May 8, 2008 at 3:47 am rating: +1 
#17 Super Tash
Fab, Iv’e been wondering what my home needs to add a ‘touch of class’ - decorative hand towels might just do it. I might also buy ornamental food and display it in the kitchen with a PAN note on it to make sure no one eats it.
May 8, 2008 at 6:22 am rating: 0 
#18 shirky
this is one instance where escalating PANs would be appropriate. This food is meant to be decoration food…please don’t eat! This couch is decoration couch…please don’t sit! This dog is decoration dog…please don’t feed!
May 8, 2008 at 6:41 am rating: +1 
#19 Brian
What’s with everyone ending their “I’m being a bitch/dick notes” with a smiley face. Like that makes it all good.
May 8, 2008 at 6:47 am rating: +1 
#20 claw71

Decorative
They are either decorations or they are decorative towels.
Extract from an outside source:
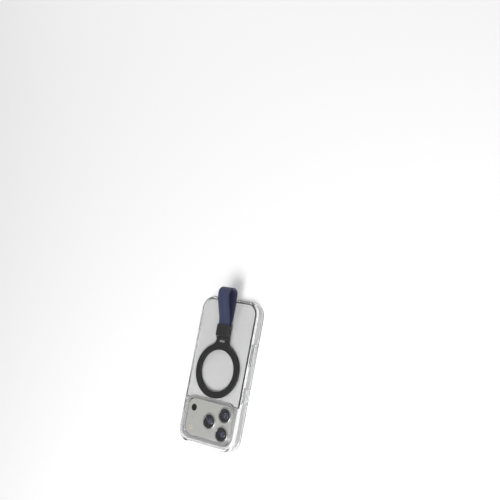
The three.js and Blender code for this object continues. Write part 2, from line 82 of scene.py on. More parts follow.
# Fixed places that every piece is set out from
CASE_LOW, CASE_HIGH = span("bumper_frame")
CASE_Y = (CASE_LOW.y + CASE_HIGH.y) / 2
PHONE_LOW, PHONE_HIGH = span("phone_housing")
PLATE_LOW, PLATE_HIGH = span("back_plate")
PHONE_BACK = PLATE_LOW.z
BACK_FACE = PLATE_HIGH.z
RING_LOW, RING_HIGH = span("magnet_cover")
RING_CENTRE = (RING_LOW + RING_HIGH) / 2
PAD_TOP = span("grip_pad")[1].z
CASE_WIDTH = CASE_HIGH.x - CASE_LOW.x
CASE_LENGTH = CASE_HIGH.y - CASE_LOW.y
PHONE_WIDTH = PHONE_HIGH.x - PHONE_LOW.x
PHONE_LENGTH = PHONE_HIGH.y - PHONE_LOW.y
PHONE_MIDDLE = (PHONE_LOW.z + PHONE_BACK) / 2 - SIDE_DROP
BUTTONS = ("action", "volume_up", "volume_down", "side", "camera_control")


# Sizes and colours


def length(name, description, millimetres):
    return FloatProperty(
        name=name, description=description, default=millimetres * MM, min=0, unit="LENGTH"
    )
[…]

I hate when trailer park bimbettes try to sound classy.
I’m surprised that these are tacky 1970s-era ornamental towels rather than something out of the NASCAR bin at WAL*MART.
May 8, 2008 at 8:34 am rating: +1 
#21 GhostWriter

My Mom will place notes on pies around Christmas that say, “Don’t Eat”. When I ask why, she tells me she’s saving them for guests.
I live about a thousand miles from my Mom.
She will also stick a note on a freshly cleaned toilet that says “broken” so it will be spotless for imaginary visitors.
May 8, 2008 at 9:08 am rating: +1 
#22 se
I have to disagree wit ya’all.
there’s nothing worse that starting to dry your hands on a decoration towel and coming across a huge fresh gob of snot.
May 8, 2008 at 9:20 am rating: 0 
#23 Sheepish

Why did the note leaver put Marissa’s last name on the note? How many Marissa’s live in this place? Is it like middle naming someone… maybe she didn’t know her middle name.